** START **

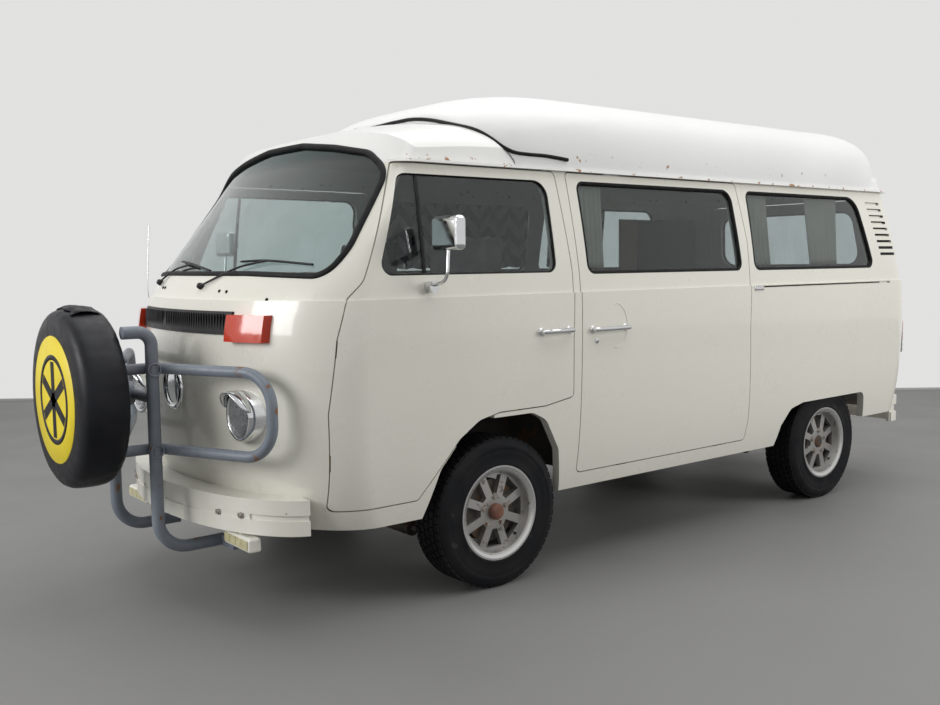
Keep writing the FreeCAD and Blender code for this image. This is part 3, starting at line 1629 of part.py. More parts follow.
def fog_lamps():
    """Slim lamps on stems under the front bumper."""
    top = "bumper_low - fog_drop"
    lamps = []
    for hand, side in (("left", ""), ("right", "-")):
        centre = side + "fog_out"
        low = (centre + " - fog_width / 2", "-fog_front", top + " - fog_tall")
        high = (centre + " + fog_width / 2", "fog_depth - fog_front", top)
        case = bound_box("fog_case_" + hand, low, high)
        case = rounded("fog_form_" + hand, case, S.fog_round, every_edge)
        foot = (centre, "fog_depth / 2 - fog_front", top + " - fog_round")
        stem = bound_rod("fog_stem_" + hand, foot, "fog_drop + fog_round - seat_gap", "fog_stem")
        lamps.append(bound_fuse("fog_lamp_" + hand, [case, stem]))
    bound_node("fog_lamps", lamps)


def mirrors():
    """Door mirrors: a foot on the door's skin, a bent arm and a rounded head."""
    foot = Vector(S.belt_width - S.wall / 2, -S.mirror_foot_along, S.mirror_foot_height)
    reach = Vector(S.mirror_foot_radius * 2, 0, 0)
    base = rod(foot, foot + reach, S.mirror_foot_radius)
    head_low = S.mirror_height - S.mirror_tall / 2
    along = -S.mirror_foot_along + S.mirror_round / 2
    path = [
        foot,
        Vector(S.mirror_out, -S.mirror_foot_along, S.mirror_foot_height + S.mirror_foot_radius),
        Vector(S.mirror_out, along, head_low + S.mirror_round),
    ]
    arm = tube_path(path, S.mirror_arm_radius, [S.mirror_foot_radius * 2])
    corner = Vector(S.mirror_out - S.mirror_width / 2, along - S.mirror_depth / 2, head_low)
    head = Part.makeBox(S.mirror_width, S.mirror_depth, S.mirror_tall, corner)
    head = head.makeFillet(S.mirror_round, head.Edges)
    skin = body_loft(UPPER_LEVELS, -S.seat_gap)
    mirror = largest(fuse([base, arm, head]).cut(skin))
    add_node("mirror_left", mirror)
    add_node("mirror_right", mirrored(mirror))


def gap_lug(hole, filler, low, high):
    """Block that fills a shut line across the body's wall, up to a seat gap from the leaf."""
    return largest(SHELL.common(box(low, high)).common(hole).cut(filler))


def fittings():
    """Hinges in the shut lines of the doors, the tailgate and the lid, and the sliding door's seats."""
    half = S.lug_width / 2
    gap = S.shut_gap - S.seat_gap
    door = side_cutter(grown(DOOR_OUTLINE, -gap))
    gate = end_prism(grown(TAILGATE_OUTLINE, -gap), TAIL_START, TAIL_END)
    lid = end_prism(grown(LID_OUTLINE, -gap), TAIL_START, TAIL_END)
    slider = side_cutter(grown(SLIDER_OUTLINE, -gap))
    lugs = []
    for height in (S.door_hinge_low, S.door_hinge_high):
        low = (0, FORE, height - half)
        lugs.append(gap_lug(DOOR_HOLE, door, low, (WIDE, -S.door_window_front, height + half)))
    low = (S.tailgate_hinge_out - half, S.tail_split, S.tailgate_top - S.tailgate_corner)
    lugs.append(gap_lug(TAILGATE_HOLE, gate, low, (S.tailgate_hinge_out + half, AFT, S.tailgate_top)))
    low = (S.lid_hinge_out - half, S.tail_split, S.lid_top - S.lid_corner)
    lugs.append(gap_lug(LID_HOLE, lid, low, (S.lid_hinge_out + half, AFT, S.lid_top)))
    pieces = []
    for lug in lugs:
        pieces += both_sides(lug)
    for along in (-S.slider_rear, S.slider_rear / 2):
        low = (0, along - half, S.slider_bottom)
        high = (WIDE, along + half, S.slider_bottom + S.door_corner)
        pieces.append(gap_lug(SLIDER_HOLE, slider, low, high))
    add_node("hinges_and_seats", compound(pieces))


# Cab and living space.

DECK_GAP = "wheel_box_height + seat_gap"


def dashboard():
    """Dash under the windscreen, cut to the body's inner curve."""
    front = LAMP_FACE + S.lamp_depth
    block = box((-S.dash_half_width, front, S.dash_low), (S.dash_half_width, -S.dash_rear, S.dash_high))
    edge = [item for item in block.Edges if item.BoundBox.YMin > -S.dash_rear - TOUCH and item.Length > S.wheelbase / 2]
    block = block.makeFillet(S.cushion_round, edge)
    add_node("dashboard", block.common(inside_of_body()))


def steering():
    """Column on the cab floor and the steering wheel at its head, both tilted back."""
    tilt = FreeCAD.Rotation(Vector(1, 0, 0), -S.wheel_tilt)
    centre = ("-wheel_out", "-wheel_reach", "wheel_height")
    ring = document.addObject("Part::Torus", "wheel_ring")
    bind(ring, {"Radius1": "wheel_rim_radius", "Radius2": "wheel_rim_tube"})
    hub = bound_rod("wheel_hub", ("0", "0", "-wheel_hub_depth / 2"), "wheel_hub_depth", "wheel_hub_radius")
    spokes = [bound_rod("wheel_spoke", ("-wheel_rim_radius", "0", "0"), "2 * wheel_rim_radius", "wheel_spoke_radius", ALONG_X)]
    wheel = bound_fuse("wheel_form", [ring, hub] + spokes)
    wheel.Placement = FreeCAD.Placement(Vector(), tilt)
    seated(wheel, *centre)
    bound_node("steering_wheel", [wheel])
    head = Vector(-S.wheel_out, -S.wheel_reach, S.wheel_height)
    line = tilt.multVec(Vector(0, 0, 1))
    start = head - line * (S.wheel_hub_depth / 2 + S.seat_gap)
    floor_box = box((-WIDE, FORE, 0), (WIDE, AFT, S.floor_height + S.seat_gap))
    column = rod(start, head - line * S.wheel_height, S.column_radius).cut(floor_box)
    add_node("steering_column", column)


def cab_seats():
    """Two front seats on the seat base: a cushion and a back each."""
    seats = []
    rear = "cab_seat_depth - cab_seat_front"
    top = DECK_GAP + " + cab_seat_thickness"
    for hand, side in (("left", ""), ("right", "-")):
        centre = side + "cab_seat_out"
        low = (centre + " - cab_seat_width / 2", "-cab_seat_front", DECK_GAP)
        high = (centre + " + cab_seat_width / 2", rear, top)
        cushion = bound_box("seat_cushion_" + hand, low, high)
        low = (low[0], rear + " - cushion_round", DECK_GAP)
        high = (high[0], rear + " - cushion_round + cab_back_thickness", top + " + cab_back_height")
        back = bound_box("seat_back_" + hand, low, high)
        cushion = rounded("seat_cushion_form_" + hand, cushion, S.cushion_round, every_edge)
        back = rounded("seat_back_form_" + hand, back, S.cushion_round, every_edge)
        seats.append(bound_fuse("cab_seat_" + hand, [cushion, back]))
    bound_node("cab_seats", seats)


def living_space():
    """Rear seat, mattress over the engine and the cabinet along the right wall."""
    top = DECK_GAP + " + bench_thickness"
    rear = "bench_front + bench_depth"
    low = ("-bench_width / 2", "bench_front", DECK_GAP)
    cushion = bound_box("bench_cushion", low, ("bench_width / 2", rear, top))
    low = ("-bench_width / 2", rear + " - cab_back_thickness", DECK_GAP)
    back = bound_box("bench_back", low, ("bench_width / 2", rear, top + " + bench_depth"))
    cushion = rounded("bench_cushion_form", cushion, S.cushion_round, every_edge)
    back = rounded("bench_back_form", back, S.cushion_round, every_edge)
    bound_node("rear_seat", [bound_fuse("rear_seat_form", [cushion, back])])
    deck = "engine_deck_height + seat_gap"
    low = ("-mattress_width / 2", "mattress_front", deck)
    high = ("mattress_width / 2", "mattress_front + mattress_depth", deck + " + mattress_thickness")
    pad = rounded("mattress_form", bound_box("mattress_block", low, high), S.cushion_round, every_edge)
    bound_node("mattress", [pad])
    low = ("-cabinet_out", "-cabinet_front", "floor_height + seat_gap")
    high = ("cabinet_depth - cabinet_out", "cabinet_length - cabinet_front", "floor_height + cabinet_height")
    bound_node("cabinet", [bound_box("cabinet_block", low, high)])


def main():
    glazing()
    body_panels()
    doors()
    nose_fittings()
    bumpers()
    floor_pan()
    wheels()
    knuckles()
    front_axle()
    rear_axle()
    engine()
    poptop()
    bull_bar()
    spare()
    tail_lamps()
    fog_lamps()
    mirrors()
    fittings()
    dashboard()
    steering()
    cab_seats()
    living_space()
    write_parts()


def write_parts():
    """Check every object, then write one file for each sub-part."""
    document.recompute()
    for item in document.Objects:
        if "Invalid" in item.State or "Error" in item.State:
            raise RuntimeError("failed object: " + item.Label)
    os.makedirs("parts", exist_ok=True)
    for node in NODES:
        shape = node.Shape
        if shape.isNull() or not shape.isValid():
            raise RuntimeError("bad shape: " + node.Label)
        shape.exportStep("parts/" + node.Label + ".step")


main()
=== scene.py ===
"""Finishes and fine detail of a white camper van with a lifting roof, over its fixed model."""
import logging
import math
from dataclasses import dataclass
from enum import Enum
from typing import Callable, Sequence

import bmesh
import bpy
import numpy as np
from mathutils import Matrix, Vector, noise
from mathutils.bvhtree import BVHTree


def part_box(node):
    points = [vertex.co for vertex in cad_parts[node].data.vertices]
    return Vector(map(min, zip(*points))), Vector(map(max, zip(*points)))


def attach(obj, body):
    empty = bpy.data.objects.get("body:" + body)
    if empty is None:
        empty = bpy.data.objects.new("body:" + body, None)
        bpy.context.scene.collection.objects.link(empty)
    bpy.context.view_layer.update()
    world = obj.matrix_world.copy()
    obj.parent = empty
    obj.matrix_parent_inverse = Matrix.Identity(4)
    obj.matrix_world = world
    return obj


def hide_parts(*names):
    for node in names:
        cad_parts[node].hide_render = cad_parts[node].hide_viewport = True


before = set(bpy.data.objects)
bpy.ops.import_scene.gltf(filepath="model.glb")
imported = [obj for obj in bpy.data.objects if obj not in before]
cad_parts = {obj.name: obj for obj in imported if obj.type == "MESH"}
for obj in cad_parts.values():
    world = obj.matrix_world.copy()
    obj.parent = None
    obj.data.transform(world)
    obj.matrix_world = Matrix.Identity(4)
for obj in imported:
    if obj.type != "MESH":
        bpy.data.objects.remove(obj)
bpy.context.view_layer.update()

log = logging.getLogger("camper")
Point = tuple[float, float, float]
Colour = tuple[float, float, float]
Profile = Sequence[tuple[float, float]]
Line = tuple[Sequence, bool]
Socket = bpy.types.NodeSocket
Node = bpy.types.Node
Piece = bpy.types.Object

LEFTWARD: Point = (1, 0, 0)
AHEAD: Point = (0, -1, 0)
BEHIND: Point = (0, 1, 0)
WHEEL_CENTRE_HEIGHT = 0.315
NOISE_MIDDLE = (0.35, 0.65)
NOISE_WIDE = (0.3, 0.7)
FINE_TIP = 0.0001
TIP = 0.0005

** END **

Find the line containing "bpy.data.objects.remove(obj)" in the material above. Print it and every line after it through the end, exactly and only those.

        bpy.data.objects.remove(obj)
bpy.context.view_layer.update()

log = logging.getLogger("camper")
Point = tuple[float, float, float]
Colour = tuple[float, float, float]
Profile = Sequence[tuple[float, float]]
Line = tuple[Sequence, bool]
Socket = bpy.types.NodeSocket
Node = bpy.types.Node
Piece = bpy.types.Object

LEFTWARD: Point = (1, 0, 0)
AHEAD: Point = (0, -1, 0)
BEHIND: Point = (0, 1, 0)
WHEEL_CENTRE_HEIGHT = 0.315
NOISE_MIDDLE = (0.35, 0.65)
NOISE_WIDE = (0.3, 0.7)
FINE_TIP = 0.0001
TIP = 0.0005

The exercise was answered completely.